The commission issued a call to negotiate rather than immediately appealing to the Supreme Court a wrongheaded D.C. appeals court ruling on rates. The ruling vacated the FCC's rules for the Bells' leasing their facilities, saying the agency placed more reliance on state regulatory agencies to determine fair wholesale rates than the Telecommunications Act of 1996 allowed.

The commission did win a stay until June 15 to permit negotiations, in the vain hope that what was not accomplished in eight years might be possible in 90 days.

In the last two weeks, several CLECs led by AT&T have offered the Bells something to break the log jam -- proposals that would move competitors off of the Bells switches to their own in a set time frame.

It seemed to be what the Bells have demanded for years. Since the passage of Telecommunications Act of 1996, they have litigated its requirements that they lease their entire unbundled network element platform -- UNE-P -- at wholesale rates. Such leasing increased competitors share of the local market from less than 5 percent to almost 15 percent in the last three years. But SBC Chairman Edward E. Whitacre Jr. claimed it was not "real facilities based competition."

So, when AT&T made its offer, FCC Chairman Michael Powell applauded the move as "significant and important for the telecommunications industry."

"In the long run," he said, "the transition to facilities-based competition holds out the best promise of real benefit to America's telephone consumers. ... [T]his clearly shows that AT&T has taken seriously the commission's call to engage in good faith negotiations over unbundled network elements."
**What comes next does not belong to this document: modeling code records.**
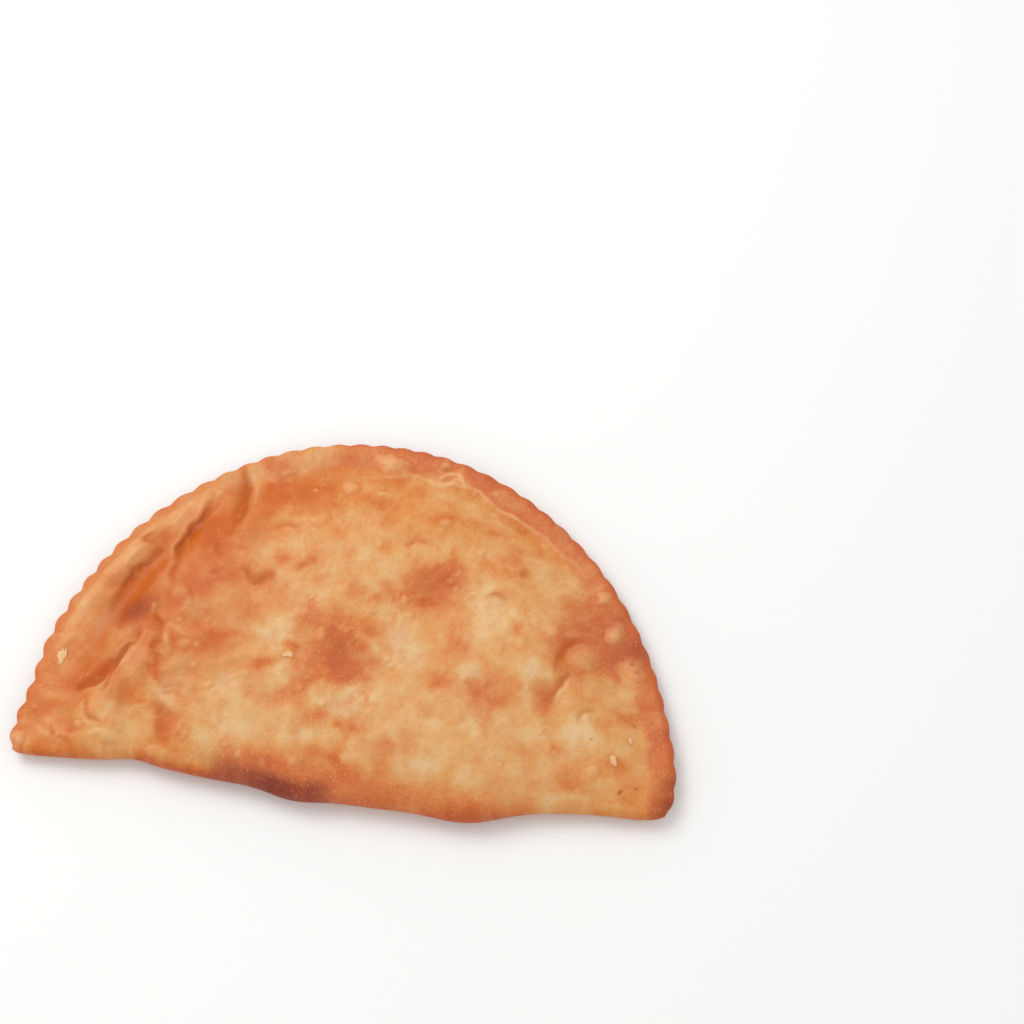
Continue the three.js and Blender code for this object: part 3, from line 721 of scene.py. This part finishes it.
def crust_arrays(settings):
    """Points in mm, faces and stains of the whole crust: the upper sheet, the edge's rings from
    the top down, and the lower sheet, whose border is the last ring."""
    top, bottom = plan(COLUMNS, ROWS), plan(COLUMNS // 2, ROWS // 2)
    height, stain = upper_face(top, settings)
    low_height, low_stain = lower_face(bottom, settings)
    i, j, border = border_of(top)
    low_i, low_j, _ = border_of(bottom)
    high, low, on_fold = height[i, j], low_height[low_i, low_j], j == 0
    low = np.interp(np.arange(i.size), np.arange(0, i.size + 1, 2), np.append(low, low[0]))
    above, below = stain[i, j], np.repeat(low_stain[low_i, low_j], 2, axis=0)

    top_index = np.arange(top.x.size).reshape(top.x.shape)
    points = [np.stack([top.x, top.y, height], axis=-1).reshape(-1, 3)]
    stains = [stain.reshape(-1, len(STAINS))]
    rings, quads, triangles = [top_index[i, j]], [sheet_quads(top_index, True)], []
    count = top.x.size
    for latitude in UPPER_LATITUDES + LOWER_LATITUDES:
        step = 1 if latitude >= 0 else 2
        ring = edge_ring(border, high, low, latitude, on_fold)[::step]
        share = ease(latitude, -1.1, 0.2)
        mixed = share * above[::step] + (1 - share) * below[::step]
        # Painted shade: the edge's outer side darkens more the further down it turns; the blotches are
        # the crust's own.
        browner = edge_shade_and_browning(border.x[::step], on_fold[::step])
        blotches = mottle(ring[:, 0] + ring[:, 1], 1.5 * ring[:, 2], 8, 163, 2)
        mixed[:, BROWNING] += browner * (1 - latitude) * ease(latitude, -1.1, 0)
        mixed[:, BROWNING] += 0.14 * blotches * (1 - abs(latitude))
        points.append(ring)
        stains.append(mixed)
        rings.append(np.arange(count, count + len(ring)))
        count += len(ring)
    for upper, lower in zip(rings, rings[1:]):
        after = np.roll(lower, -1)
        if upper.size == lower.size:
            quads.append(np.stack([upper, lower, after, np.roll(upper, -1)], axis=1))
        else:
            left, middle, right = upper[0::2], upper[1::2], np.roll(upper[0::2], -1)
            fan = (left, lower, middle), (middle, lower, after), (middle, after, right)
            triangles += [np.stack(corners, axis=1) for corners in fan]

    inside = np.ones(bottom.x.shape, bool)
    inside[low_i, low_j] = False
    bottom_index = np.empty(bottom.x.shape, int)
    bottom_index[low_i, low_j] = rings[-1]
    bottom_index[inside] = np.arange(count, count + inside.sum())
    points.append(np.stack([bottom.x[inside], bottom.y[inside], low_height[inside]], axis=1))
    stains.append(low_stain[inside])
    quads.append(sheet_quads(bottom_index, False))
    return np.vstack(points), [np.vstack(quads), np.vstack(triangles)], np.vstack(stains)


def middle_of_plan():
    """Middle of the pastry's outline in its own plan, which the CAD model puts at the origin."""
    _, j, border = border_of(plan(COLUMNS, ROWS))
    outline = edge_ring(border, 1, 0, 0, j == 0)[:, :2]
    return (outline.min(axis=0) + outline.max(axis=0)) / 2


def scrap_grid(upper, at_x, at_y, half_x, half_y, turn, seed):
    """A scrap of skin: a closed flat lens whose outline is a ragged ellipse, carried on rings
    from its middle to its edge, first over the top and then back underneath."""
    rng = np.random.default_rng(seed)
    around = np.linspace(0, 2 * np.pi, SCRAP_POINTS, endpoint=False)
    ragged = 1 + 0.28 * rng.uniform(-1, 1, SCRAP_POINTS) + 0.15 * np.sin(3 * around + rng.uniform(0, 6))
    shares, lifts = np.array(SCRAP_PROFILE).T[:, :, None]
    c, s = math.cos(math.radians(turn)), math.sin(math.radians(turn))
    u = shares * (ragged * half_x * np.cos(around))
    v = shares * (ragged * half_y * np.sin(around))
    middle = middle_of_plan()
    x, y = at_x - middle[0] + u * c - v * s, at_y - middle[1] + u * s + v * c
    curl = 0.2 * shares ** 2 * np.maximum(np.sin(around + rng.uniform(0, 6)), 0)
    z = surface_height(upper, x.ravel(), y.ravel()).reshape(x.shape) + lifts + curl
    return np.stack([x, y, z], axis=-1)


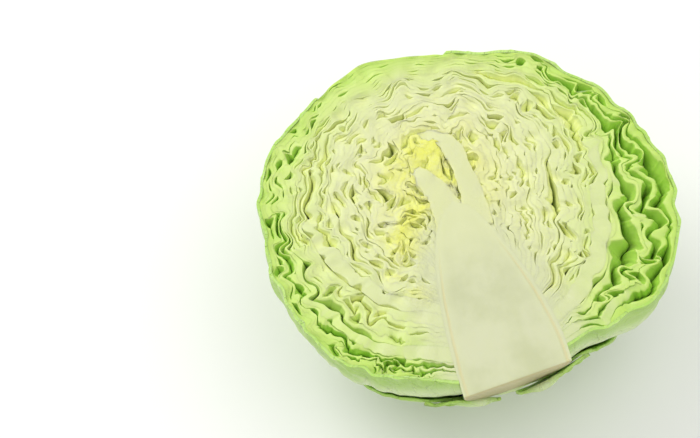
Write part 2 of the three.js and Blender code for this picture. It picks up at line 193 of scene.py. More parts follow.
def crumple_weights(q, turn, z):
    """How strongly each kind of shear works at a place. q counts key rings outwards, with a fraction."""
    fade = (1 - smooth(z, FOLDS_START, FOLDS_END)) * (1 - 0.65 * smooth(q, 5.6, 6.0))
    for centre, first, last in RIBS_KEPT_SMOOTH:
        along = smooth(turn, first - 12, first) * (1 - smooth(turn, last, last + 12))
        fade = fade * (1 - 0.85 * bump(q, centre, 0.36) * along)
    right = bump(turn, -4, 40) * smooth(q, 4.4, 5.1)
    left = bump(turn, 208, 54) * smooth(q, 3.6, 4.6)
    calm = bump(turn, 8, 52) * (1 - smooth(q, 2.6, 3.8))
    top = bump(turn, 88, 36) * smooth(q, 3.2, 4.6)
    heart = 1 - smooth(q, 1.0, 2.6)
    low_left = 1.6 * bump(turn, 236, 28) * bump(q, 5.68, 0.3)
    upper_left = 0.8 * bump(turn, 143, 9) * bump(q, 4.3, 0.5)
    return {
        "everywhere": fade * (1 - 0.6 * top) * (1 - 0.3 * calm),
        "fine": fade * (1 - 0.7 * top) * (1 - 0.7 * calm),
        "right": fade * right,
        "left": fade * left,
        "heart": fade * heart * (1 - 0.5 * calm),
        "frill": fade * np.maximum(0.45 * heart, low_left + upper_left),
    }


weights = crumple_weights(5.0, np.array([0.0]), 0.0)
print("weights five rings out at the right:", {kind: round(float(w[0]), 2) for kind, w in weights.items()})

# %% [markdown]
# ## Room for the core
# The core is a firm cone in the middle, and leaves grow out of it. A few widths along its length describe
# it, and the distance from it tells the leaves where to lie flat, where to be loose and where to turn pale.

# %% Distance from the core
CORE_UP = np.array([0, 14, 32, 52, 67, 80, 87, 91.0])
CORE_LEFT = np.array([24.3, 24, 22.5, 19.5, 16, 10.5, 5, 0.0])
CORE_RIGHT = np.array([26.5, 27, 25, 20.5, 15.5, 10, 5.5, 0.0])
STEM_END = -90.0


def clear_of_core(x, y):
    """Distance sideways from the core, in mm. It is negative inside."""
    up = y - STEM_END
    left = np.interp(up, CORE_UP, CORE_LEFT, right=-9)
    right = np.interp(up, CORE_UP, CORE_RIGHT, right=-9)
    beside = np.maximum(x - right, -x - left)
    return np.where(up > CORE_UP[-1], np.hypot(np.maximum(beside, 0), up - CORE_UP[-1]), beside)


print("width of the core at the stem:", CORE_LEFT[0] + CORE_RIGHT[0])

# %% [markdown]
# ## Crumpling a point
# A knife leaves the cut face almost flat, but wet leaves spring back unevenly, so it gets shallow dimples.
# They only lower a point, by an amount that depends on its place in the face, and so they can't make leaves
# cross either. The outermost face has none, as the wrappers lie on it. Shears and dimples together carry a
# point from the even plan to its place in the part.

# %% Dimples and folds
DIMPLES = draw_shears(77, 7, 22, 7, 1)
DIMPLE_DEPTH = 0.27
SOFT_DEPTH = 8
SLANT_OF_FOLDS = 0.05


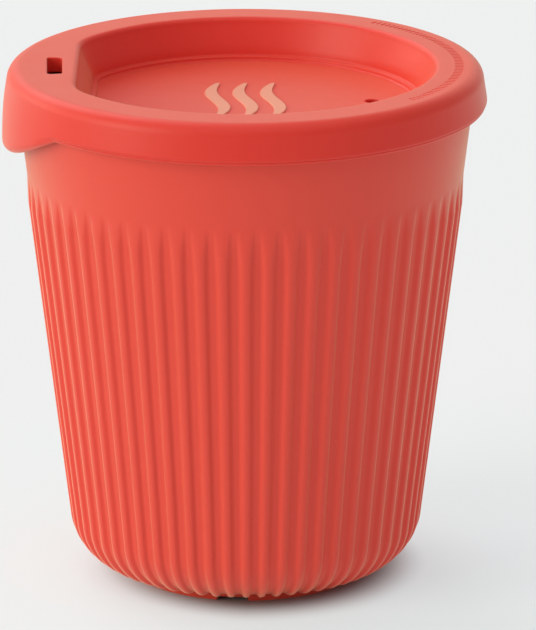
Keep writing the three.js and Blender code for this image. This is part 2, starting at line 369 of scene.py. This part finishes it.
def cup_outside_rows():
    """Rows of the valleys' surface from under the base to the rim.

    A row is its radius and height, the direction (r, z) that the ribs stand out in, and the share of
    their height that they have there.
    """
    slope = math.atan(WALL_SLOPE)
    normal = (math.cos(slope), -math.sin(slope))
    foot_in = FOOT_RADIUS - FOOT_WIDTH
    rows = []

    def smooth(points):
        rows.extend((r, z, 0, 0, 0) for r, z in points)

    smooth(line((CENTRE_RING, FOOT_HEIGHT), (foot_in - FOOT_ROUND, FOOT_HEIGHT), steps=3))
    smooth(arc(foot_in - FOOT_ROUND, FOOT_HEIGHT - FOOT_ROUND, FOOT_ROUND, 90, 0, steps=3)[1:])
    smooth(arc(foot_in + FOOT_ROUND, FOOT_ROUND, FOOT_ROUND, 180, 270, steps=4))
    smooth(arc(FOOT_RADIUS - FOOT_ROUND, FOOT_ROUND, FOOT_ROUND, -90, 0, steps=4))

    centre_z = FOOT_HEIGHT + CORNER_RADIUS
    tangent_z = centre_z - CORNER_RADIUS * math.sin(slope)
    crest_r = band_radius(tangent_z) - VALLEY_SINK + RIB_HEIGHT
    centre_r = crest_r - CORNER_RADIUS * math.cos(slope)
    inner = CORNER_RADIUS - RIB_HEIGHT
    first = -90 + math.degrees((FOOT_RADIUS + FOOT_MEET - centre_r) / inner)
    smooth([(FOOT_RADIUS, centre_z - inner - FOOT_MEET)])
    corner = arc(centre_r, centre_z, inner, first, -math.degrees(slope), CORNER_STEPS)
    for n, (r, z) in enumerate(corner):
        out = ((r - centre_r) / inner, (z - centre_z) / inner)
        rows.append((r, z, *out, float(smooth_step(n / RIB_FADE_STEPS))))

    lower_wall = np.linspace(tangent_z, CREST_SPREAD_Z, 5)[1:]
    upper_wall = np.linspace(CREST_SPREAD_Z, RIB_TOP, 28)[1:]
    for z in [*lower_wall, *upper_wall]:
        rows.append((valley_radius(z), z, *normal, 1.0))

    low, high = RIB_TOP + BAND_GAP, CUP_HEIGHT - WALL_THICKNESS / 2
    smooth(line((band_radius(low), low), (band_radius(high), high), steps=5))
    return rows


def cup_inside_rows():
    """Points (r, z) from the rim's outer edge over it and down inside to the middle of the base."""
    rim = WALL_THICKNESS / 2
    rim_r = band_radius(CUP_HEIGHT - rim) - rim
    bottom = FOOT_HEIGHT + BASE_THICKNESS
    corner_z = bottom + INSIDE_CORNER_RADIUS
    corner_r = band_radius(corner_z) - WALL_THICKNESS - INSIDE_CORNER_RADIUS
    return [
        *arc(rim_r, CUP_HEIGHT - rim, rim, 0, 180, steps=8)[1:],
        *line((rim_r - rim, CUP_HEIGHT - rim), (corner_r + INSIDE_CORNER_RADIUS, corner_z), steps=4)[1:],
        *arc(corner_r, corner_z, INSIDE_CORNER_RADIUS, 0, -90, steps=10)[1:],
        *line((corner_r, bottom), (CENTRE_RING, bottom), steps=2)[1:],
    ]


def make_cup():
    angle = columns(RIB_COUNT * COLUMNS_PER_RIB)
    rings = []
    for r, z, normal_r, normal_z, share in cup_outside_rows():
        rise = share * rib_rise(angle, z)
        lift = notch_lift(angle, z) if z < NOTCH_DEPTH else 0
        rings.append(to_xyz(r + rise * normal_r, z + rise * normal_z + lift, angle))
    for r, z in cup_inside_rows():
        rings.append(to_xyz(r + 0 * angle, z, angle))
    under = (0, 0, FOOT_HEIGHT)
    inside = (0, 0, FOOT_HEIGHT + BASE_THICKNESS)
    return closed_mesh("ribbed_cup", np.array(rings), under, inside)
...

As for the Bells, they dismissed the proposal almost immediately. In fact, they called it a backward step, with rates too low for them to recoup their costs.

So AT&T went back to the drawing board and last Friday offered to submit leasing arrangements to binding arbitration. Let a neutral third party decide what would be fair for leasing portions of the Bell network and moving competitors off their switches.

Again, AT&T was totally rebuffed.

In fact, Paul Mancini, SBC's assistant general counsel, disingenuously argued, "AT&T can't have it both ways. They can't complain about the lack of progress while refusing to come to agreement with any phone company anywhere in the country."

But what kind of agreement would it take to get a deal with any of the Bells? A going out of business price -- with SBC's generous offer to competitors in Illinois being to increase wholesale rates from $12 to $22?

Or a mortgage on a competitor's future for life to the Bells?

The Los Angeles Times reported recently: "In SBC's negotiations for a lease deal with Talk America Holdings Inc., sources said, SBC is proposing a requirement that the small Virginia-based firm use SBC's network for nearly all of its phone traffic, discouraging it from installing its own equipment and preventing it from leasing from other providers."

The story went on: "'The Bells have been adamant about calling this use of their facilities "parasitic competition,"' said one of several people at the FCC. Said another: 'But in reality, they want to keep you caged in for as long as possible.'"

It seems that the Bells are the ones that want it both ways.

And that is where the White House and FCC will have to make a choice -- will they give it to them?

The Bells in negotiations right now feel no pressure to negotiate fairly. They seem to think that they've won the game. And why not? They have a court decision the FCC has yet to appeal and thus a government granted monopoly on the last mile of phone line into the home?

But it won't be the Bells paying the price if phone bills go up. The AARP and other consumer groups proved that in Florida. When the legislature considered a bill to allow phone rate hikes equivalent to $6.86 a month -- about half the wholesale rate increases the Bells are seeking -- they raised a stink that is still smelled in Tallahassee.

Consumers nationally are unlikely to be any more forgiving. After all, they are used to see prices in telecommunication generally go down. That is what has happened in the competitive long distance sector, where seven national loops support 1,000 competitive carriers. Customer costs have dropped from an average of more than $20 a month on average in 1995 to under $13 a month now.

Meanwhile, bills in Bell monopolized local sector have headed in the other direction -- rising from under $30 a month in 1995 to more than $36 a month. They would be much higher except for the competition offered by competitors such as AT&T, Sprint and MCI.

So if the Bells don't soon change their tone of their responses in negotiations, the White House and FCC will have to go back to court -- the Supreme Court -- to overturn the appeals court ruling.

H. Russell Frisby Jr., CEO for CompTel/ASCENT, put it bluntly: "[T]he sole, sure method of achieving certainty for all parties is through a stay and Supreme Court review of the [appeals court's] flawed decision. ... Without that certainty, consumers' telephone bills will soon see the same drastic price hikes as a gallon of milk or a tank of gasoline."

And that is something no administration can afford.